We will now sit and see the rest of the mainstream parties rally further around this message of the far right to appease the middle ground, the firing gun started before these elections with one Tory MP agreeing with Farage’s comments about Romanian’s on trains and since the election George Osborne has said that he ‘respects’ Farage.

Finally from ‘A Very Short Introduction to Fascism’: 

“Fascism contends that a nationality should restore its domination or become dominant within a given state, and perhaps internationally too. Frequently fascists nationalism is that of the dominant ethnic group, or rather of a part of the dominant nationality which perceives itself, rightly or wrongly, to be neglected.

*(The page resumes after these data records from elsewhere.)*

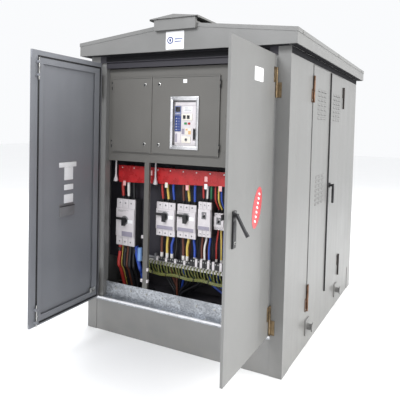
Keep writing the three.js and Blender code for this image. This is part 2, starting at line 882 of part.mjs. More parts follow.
function innerFrame() {
  const half = stopHalf - restGap;
  const back = innerY + frameDepth;
  const low = plinthHeight + sillUpstand + restGap;
  const block = box(-half, half, innerY, back, beamLow, frameHigh);
  const doors = [[meterDoorLeft, meterDoorRight], [acbDoorLeft, acbDoorRight]];
  const windows = doors.map(([left, right]) => box(
    left + stileOverlap, right - stileOverlap, innerY - 1, back + 1,
    coverLow + stileOverlap, coverHigh - stileOverlap,
  ));
  const spare = box(
    acbDoorRight + 30, half - 30, innerY + sheet, back + 1,
    coverLow + stileOverlap, coverHigh - stileOverlap,
  );
  const mullion = box(mullionLeft, mullionLeft + mullionWidth, innerY, back, low, beamLow + 1);
  const shelfTop = cutoutLow - acbMargin - restGap;
  const shelf = [
    box(cutoutLeft, cutoutRight, back - 1, back + sheet, beamHigh - 20, shelfTop),
    box(cutoutLeft, cutoutRight, back - 1, acbBack, shelfTop - sheet, shelfTop),
  ];
  return join([join([block], [...windows, spare]), mullion, ...shelf]);
}

add('inner_frame', innerFrame(), darkPaint);

const smallPinRadius = 2;
const smallKnuckleRadius = 4;
const smallKnuckleLength = 22;
const smallFace = 2;
const smallPinY = innerY - restGap - smallLeafThickness - smallFace;

function smallLeaf(side, reach) {
  return {
    side,
    start: 3,
    reach,
    face: smallFace,
    thickness: smallLeafThickness,
    skin: leafSkin,
    bottom: coverLow,
    top: coverHigh,
    lips: { hinge: 14, free: 14, bottom: 14, top: 14 },
    knuckles: [coverLow + 60, coverHigh - 70],
    knuckleLength: smallKnuckleLength,
    knuckleRadius: smallKnuckleRadius,
    pinRadius: smallPinRadius,
  };
}

const meterDoorGroup = leafGroup(meterDoorLeft, smallPinY, 0, 1, 0);
const meterDoor = leafSolid(smallLeaf(1, meterDoorRight - meterDoorLeft));
add('meter_compartment_door', meterDoor, darkPaint, meterDoorGroup);

const acbDoorGroup = leafGroup(acbDoorRight, smallPinY, 0, -1, 0);
const acbCutout = box(
  cutoutLeft - acbDoorRight, cutoutRight - acbDoorRight, -20, 60, cutoutLow, cutoutHigh,
);
const acbDoor = leafSolid(smallLeaf(-1, acbDoorRight - acbDoorLeft), [], [acbCutout]);
add('main_breaker_door', acbDoor, darkPaint, acbDoorGroup);

// ---------------------------------------------------------------- main breaker

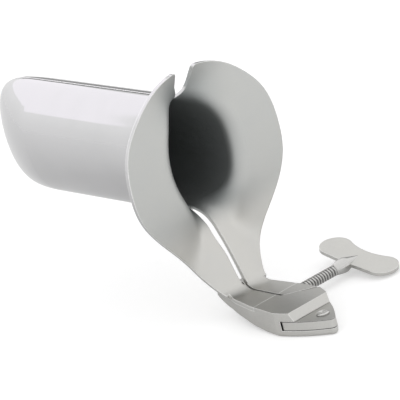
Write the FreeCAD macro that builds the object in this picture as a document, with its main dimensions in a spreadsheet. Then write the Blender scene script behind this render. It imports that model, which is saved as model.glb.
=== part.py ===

French thinker, Gustave Le Bon argued that irrational crowds were manipulated by charismatic leaders. Georges Sorel argued likewise that the masses were motivated by myths.”

The last two points reflect poorly on our current society. I think it was Noam Chomsky who said that the people you elect reflect upon the state of your society. We have had a buffoon in Boris Johnson as Mayor of London, a war criminal in Tony Blair as Prime Minister and now we have a fascist group gaining prominence that will now shape the future of the general election in 2015, as if the current parties were not fascist enough already. I had it argued against me recently that the current government were not fascist, which I would disagree with, if you look at some of the legislation that is being passed such as the Crime and Anti Social Behaviour Act, Tpims, the authorisation of water cannons and the GCHQ scandal etc but I could be wrong.

Some of us have said for a while that the next general election will be fought on immigration, fear, hatred and the EU, with results like this that much seems certain. Whoever gets in, we lose.